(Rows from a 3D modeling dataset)
|---|
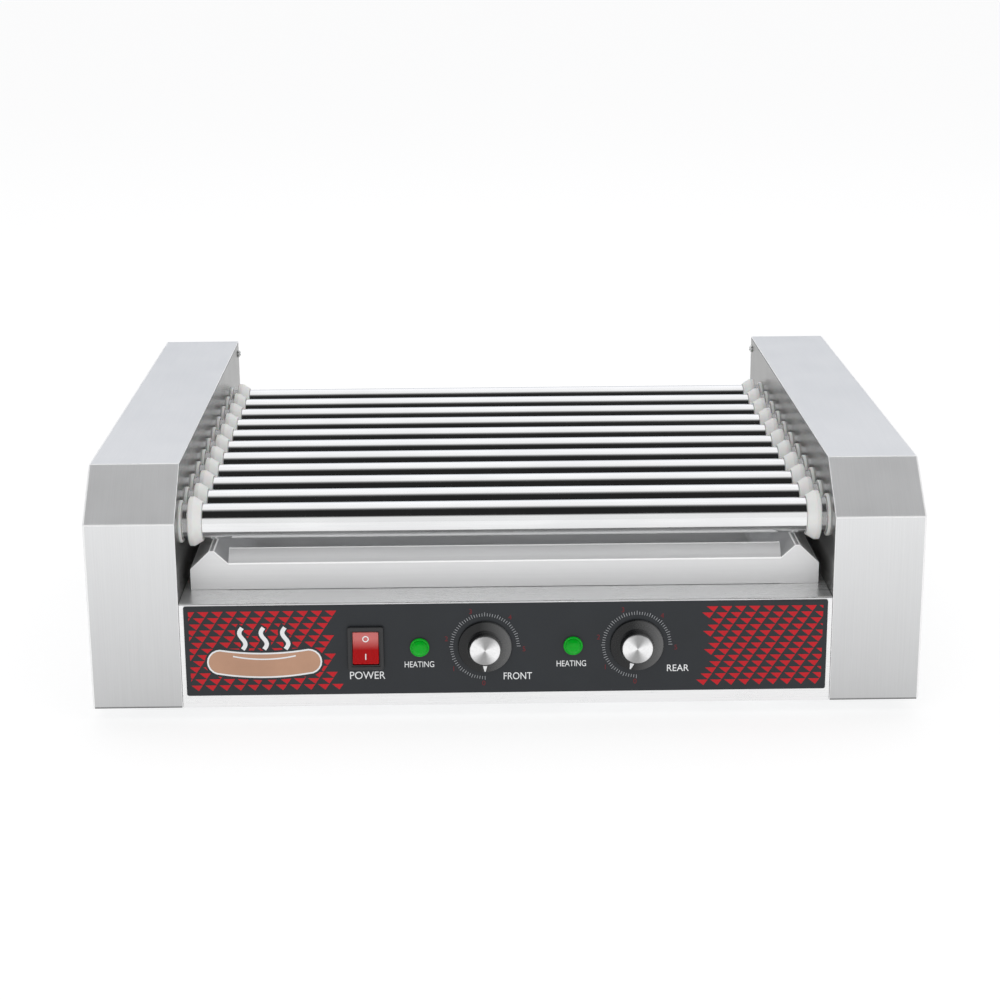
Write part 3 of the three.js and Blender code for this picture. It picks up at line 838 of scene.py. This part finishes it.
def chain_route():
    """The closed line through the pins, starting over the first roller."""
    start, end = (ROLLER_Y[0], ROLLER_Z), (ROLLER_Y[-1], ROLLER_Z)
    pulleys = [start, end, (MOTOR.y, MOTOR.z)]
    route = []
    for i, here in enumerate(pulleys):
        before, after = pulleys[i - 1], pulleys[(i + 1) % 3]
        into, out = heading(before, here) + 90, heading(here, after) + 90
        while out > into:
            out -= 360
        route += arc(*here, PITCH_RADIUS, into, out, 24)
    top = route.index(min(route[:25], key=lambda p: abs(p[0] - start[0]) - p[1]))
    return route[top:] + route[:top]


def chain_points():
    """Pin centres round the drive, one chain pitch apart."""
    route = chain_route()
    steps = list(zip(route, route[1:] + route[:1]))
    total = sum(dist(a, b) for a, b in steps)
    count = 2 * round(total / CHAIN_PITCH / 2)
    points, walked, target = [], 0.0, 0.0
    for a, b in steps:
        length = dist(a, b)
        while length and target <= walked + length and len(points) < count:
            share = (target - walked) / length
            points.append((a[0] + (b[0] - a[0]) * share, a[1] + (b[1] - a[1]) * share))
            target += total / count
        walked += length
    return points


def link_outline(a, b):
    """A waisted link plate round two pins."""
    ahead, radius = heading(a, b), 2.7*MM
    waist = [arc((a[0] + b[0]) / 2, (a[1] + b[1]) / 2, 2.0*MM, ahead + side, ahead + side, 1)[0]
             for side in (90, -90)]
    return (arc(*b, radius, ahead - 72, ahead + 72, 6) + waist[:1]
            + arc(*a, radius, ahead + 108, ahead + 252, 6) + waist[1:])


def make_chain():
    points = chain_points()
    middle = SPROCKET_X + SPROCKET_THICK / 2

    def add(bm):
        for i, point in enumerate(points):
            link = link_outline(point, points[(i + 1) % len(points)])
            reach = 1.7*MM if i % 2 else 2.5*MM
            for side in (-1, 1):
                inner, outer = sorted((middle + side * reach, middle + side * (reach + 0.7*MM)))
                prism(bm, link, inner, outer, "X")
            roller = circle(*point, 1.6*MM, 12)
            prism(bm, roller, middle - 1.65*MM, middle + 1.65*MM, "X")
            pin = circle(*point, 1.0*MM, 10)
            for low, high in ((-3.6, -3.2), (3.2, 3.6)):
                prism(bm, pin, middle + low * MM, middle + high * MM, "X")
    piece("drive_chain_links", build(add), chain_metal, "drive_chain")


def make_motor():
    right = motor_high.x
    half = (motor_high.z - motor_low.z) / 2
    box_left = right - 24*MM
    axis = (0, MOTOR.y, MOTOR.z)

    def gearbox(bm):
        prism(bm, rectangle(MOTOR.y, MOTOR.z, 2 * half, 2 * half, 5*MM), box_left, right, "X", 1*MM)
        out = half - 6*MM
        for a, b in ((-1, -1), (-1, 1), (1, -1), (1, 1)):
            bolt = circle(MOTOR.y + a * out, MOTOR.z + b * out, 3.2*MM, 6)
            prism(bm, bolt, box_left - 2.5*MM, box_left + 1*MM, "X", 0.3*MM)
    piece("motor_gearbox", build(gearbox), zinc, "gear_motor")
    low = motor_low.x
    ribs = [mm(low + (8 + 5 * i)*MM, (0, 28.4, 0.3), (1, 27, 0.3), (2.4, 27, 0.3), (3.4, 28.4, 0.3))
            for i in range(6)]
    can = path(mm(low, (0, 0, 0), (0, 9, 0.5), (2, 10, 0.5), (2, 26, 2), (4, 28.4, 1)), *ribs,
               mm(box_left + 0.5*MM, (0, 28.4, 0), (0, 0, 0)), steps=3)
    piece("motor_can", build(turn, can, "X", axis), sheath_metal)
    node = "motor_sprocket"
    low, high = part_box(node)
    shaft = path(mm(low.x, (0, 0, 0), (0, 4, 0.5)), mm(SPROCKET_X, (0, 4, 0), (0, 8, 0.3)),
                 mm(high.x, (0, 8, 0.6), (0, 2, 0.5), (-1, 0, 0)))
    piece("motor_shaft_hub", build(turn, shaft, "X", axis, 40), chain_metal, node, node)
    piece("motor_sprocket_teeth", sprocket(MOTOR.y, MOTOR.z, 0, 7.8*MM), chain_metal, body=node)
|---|
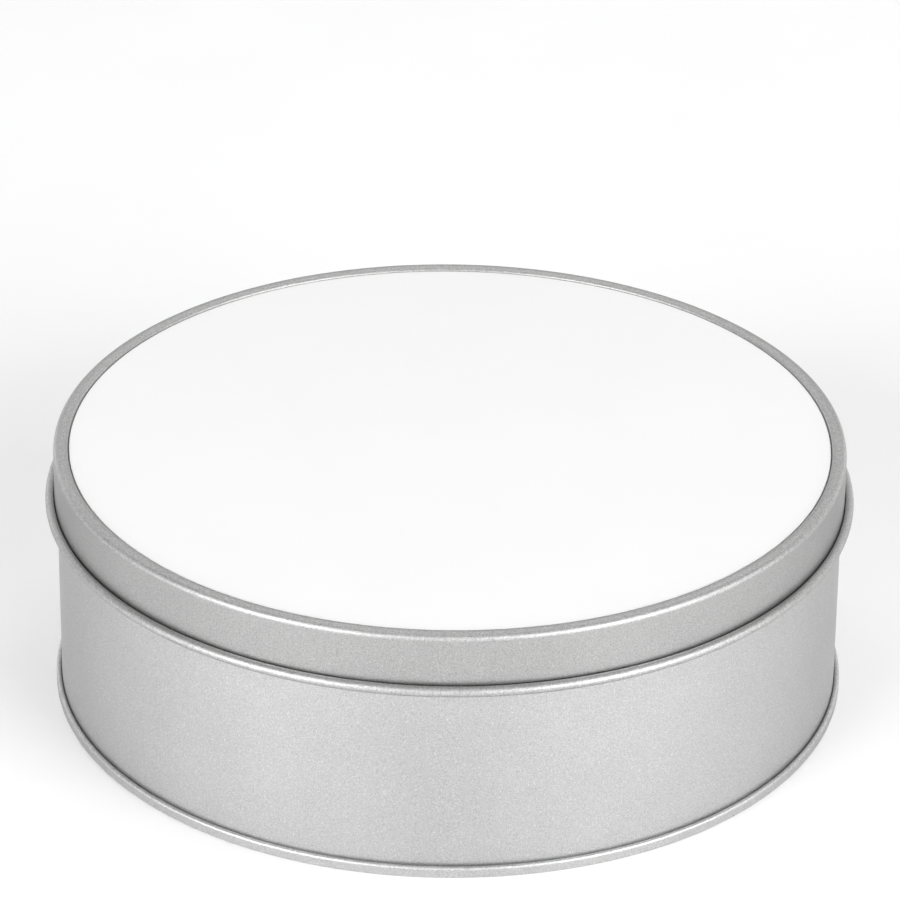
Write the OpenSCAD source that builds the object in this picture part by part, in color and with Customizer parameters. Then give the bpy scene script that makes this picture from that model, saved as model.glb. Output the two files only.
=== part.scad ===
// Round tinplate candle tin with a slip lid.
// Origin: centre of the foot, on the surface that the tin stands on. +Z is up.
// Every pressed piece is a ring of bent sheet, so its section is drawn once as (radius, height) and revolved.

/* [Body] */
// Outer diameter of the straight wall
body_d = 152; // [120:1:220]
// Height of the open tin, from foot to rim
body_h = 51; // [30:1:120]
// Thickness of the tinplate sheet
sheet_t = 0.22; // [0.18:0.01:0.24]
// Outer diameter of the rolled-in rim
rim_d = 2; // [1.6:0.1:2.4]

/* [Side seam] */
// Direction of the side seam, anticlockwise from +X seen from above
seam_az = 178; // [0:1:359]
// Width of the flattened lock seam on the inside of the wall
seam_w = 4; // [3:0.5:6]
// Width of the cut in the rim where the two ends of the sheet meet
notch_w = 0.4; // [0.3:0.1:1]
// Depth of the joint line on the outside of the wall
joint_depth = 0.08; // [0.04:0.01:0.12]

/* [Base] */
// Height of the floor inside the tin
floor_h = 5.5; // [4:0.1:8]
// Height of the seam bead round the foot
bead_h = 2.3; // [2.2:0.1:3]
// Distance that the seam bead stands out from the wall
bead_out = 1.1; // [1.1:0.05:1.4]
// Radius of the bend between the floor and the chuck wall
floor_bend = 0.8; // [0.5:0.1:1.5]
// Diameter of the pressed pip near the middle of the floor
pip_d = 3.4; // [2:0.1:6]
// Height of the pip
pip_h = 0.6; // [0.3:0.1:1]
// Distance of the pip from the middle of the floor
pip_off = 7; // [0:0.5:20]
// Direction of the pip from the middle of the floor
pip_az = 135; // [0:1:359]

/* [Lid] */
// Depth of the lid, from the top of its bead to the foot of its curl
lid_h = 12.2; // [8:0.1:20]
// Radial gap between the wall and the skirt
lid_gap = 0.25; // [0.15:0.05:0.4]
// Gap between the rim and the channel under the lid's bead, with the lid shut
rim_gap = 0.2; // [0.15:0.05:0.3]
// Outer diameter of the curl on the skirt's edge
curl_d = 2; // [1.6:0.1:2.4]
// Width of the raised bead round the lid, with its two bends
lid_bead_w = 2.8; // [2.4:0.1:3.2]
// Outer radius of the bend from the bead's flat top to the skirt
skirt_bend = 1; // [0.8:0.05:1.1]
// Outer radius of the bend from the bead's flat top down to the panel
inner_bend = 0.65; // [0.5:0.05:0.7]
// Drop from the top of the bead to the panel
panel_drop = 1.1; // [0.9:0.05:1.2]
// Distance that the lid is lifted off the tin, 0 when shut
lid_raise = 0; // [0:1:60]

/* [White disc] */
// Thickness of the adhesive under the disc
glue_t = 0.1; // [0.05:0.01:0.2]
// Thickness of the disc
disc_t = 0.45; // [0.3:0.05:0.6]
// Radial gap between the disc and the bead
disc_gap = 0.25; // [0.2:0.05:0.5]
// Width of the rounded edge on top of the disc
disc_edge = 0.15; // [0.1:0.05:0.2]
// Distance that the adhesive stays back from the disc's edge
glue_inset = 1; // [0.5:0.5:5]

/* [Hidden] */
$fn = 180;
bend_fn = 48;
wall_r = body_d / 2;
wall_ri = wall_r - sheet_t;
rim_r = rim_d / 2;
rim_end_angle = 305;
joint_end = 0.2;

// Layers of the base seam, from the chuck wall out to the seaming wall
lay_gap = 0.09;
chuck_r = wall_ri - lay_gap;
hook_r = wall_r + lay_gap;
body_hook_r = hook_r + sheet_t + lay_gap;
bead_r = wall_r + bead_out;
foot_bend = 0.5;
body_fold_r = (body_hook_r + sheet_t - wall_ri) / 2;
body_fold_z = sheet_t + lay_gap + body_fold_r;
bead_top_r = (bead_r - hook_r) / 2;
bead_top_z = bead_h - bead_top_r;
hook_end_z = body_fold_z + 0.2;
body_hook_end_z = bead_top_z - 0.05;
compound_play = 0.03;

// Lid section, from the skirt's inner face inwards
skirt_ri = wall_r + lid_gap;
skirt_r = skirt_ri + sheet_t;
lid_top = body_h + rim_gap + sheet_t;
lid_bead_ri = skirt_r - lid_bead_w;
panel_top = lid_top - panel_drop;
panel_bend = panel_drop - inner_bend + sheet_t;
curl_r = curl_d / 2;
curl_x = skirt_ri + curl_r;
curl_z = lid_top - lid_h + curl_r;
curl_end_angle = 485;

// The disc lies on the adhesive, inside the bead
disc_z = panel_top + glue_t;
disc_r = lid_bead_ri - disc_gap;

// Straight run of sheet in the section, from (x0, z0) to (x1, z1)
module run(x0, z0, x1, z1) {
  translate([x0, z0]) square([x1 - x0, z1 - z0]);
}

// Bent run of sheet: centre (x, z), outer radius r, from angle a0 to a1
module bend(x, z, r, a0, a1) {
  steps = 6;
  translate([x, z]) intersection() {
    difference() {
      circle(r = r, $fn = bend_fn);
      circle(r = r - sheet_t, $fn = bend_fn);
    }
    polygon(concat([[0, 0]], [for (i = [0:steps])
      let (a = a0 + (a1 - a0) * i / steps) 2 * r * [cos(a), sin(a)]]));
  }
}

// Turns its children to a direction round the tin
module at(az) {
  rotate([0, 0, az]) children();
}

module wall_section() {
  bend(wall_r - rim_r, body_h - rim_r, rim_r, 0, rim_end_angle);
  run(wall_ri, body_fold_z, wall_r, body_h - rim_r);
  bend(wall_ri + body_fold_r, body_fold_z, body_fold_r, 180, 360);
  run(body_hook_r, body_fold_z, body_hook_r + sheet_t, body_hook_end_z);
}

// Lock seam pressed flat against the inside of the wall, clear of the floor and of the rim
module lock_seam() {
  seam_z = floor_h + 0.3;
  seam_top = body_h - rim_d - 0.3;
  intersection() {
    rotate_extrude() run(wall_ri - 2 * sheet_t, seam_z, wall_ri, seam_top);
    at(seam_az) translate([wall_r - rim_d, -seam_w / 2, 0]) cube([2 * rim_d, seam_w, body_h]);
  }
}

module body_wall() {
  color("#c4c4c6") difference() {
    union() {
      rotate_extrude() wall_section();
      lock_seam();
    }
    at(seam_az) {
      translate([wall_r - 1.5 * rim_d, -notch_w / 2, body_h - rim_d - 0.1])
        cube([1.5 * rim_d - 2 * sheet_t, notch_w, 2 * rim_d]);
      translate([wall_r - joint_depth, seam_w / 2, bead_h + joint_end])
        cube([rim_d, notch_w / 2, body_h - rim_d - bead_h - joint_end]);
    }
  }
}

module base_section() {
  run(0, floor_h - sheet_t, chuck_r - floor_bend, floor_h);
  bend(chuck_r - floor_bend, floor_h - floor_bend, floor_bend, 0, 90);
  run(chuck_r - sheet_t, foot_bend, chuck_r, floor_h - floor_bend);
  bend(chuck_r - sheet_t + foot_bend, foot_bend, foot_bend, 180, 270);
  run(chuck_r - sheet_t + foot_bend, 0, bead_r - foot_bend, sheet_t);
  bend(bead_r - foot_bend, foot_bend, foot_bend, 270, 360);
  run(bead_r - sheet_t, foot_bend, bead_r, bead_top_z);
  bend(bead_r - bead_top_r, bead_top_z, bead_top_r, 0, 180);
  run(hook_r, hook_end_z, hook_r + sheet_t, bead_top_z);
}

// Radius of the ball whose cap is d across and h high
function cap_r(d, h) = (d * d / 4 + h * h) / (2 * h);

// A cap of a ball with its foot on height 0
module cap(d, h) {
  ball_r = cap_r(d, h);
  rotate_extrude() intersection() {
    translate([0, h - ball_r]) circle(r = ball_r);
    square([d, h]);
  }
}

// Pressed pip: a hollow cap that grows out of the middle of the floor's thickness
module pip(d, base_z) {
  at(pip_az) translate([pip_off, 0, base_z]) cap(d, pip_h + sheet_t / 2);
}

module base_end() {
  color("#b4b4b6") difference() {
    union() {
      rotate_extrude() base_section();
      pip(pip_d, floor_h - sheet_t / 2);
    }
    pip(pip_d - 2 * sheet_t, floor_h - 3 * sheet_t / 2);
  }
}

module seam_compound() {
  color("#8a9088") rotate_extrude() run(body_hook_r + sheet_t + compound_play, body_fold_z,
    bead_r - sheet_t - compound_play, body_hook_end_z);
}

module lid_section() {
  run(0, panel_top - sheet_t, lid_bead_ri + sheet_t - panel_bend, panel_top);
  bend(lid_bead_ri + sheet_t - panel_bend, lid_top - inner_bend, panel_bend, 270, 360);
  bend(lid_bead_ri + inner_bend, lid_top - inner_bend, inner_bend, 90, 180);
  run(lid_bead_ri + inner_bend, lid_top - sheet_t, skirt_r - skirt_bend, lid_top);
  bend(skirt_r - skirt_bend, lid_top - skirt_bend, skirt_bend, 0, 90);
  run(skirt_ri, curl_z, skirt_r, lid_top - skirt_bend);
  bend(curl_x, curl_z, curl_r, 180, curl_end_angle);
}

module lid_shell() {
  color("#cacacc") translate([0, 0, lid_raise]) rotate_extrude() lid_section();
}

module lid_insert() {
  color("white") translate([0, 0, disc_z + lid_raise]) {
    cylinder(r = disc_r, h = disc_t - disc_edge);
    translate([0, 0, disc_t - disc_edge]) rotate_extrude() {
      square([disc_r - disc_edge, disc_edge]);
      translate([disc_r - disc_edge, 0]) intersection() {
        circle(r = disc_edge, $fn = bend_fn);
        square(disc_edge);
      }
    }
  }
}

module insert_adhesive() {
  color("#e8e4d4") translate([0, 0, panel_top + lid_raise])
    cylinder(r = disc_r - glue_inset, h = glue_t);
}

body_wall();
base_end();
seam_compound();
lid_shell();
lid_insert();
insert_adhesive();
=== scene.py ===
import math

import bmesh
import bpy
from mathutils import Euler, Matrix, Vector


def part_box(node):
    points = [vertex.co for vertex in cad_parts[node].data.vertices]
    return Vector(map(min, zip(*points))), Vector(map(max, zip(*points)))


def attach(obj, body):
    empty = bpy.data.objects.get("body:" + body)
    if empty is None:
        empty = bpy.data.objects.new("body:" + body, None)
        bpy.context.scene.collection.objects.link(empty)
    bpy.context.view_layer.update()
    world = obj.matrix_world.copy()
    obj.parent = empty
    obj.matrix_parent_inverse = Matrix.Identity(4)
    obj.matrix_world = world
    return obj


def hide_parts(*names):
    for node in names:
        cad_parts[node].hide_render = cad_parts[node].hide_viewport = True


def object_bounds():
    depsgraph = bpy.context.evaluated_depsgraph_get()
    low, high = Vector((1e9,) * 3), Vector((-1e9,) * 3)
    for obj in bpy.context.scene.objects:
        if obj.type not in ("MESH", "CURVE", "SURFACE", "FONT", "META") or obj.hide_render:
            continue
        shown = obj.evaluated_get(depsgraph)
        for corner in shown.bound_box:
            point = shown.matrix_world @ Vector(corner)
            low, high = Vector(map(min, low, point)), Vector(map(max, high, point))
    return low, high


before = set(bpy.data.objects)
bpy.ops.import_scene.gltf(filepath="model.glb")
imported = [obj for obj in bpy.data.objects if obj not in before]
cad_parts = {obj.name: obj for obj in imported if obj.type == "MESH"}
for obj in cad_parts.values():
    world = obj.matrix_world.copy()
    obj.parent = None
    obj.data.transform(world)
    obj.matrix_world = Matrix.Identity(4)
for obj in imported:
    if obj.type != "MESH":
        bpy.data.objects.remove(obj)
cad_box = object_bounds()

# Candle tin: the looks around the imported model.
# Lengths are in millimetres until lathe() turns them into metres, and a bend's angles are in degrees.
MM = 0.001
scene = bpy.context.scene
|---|
Above are records; repeat only the lines starting at the line with "Write part 3" and ending at the line with "return points", exactly as they appear, both included.

= Answer to the task =
Write part 3 of the three.js and Blender code for this picture. It picks up at line 838 of scene.py. This part finishes it.
def chain_route():
    """The closed line through the pins, starting over the first roller."""
    start, end = (ROLLER_Y[0], ROLLER_Z), (ROLLER_Y[-1], ROLLER_Z)
    pulleys = [start, end, (MOTOR.y, MOTOR.z)]
    route = []
    for i, here in enumerate(pulleys):
        before, after = pulleys[i - 1], pulleys[(i + 1) % 3]
        into, out = heading(before, here) + 90, heading(here, after) + 90
        while out > into:
            out -= 360
        route += arc(*here, PITCH_RADIUS, into, out, 24)
    top = route.index(min(route[:25], key=lambda p: abs(p[0] - start[0]) - p[1]))
    return route[top:] + route[:top]


def chain_points():
    """Pin centres round the drive, one chain pitch apart."""
    route = chain_route()
    steps = list(zip(route, route[1:] + route[:1]))
    total = sum(dist(a, b) for a, b in steps)
    count = 2 * round(total / CHAIN_PITCH / 2)
    points, walked, target = [], 0.0, 0.0
    for a, b in steps:
        length = dist(a, b)
        while length and target <= walked + length and len(points) < count:
            share = (target - walked) / length
            points.append((a[0] + (b[0] - a[0]) * share, a[1] + (b[1] - a[1]) * share))
            target += total / count
        walked += length
    return points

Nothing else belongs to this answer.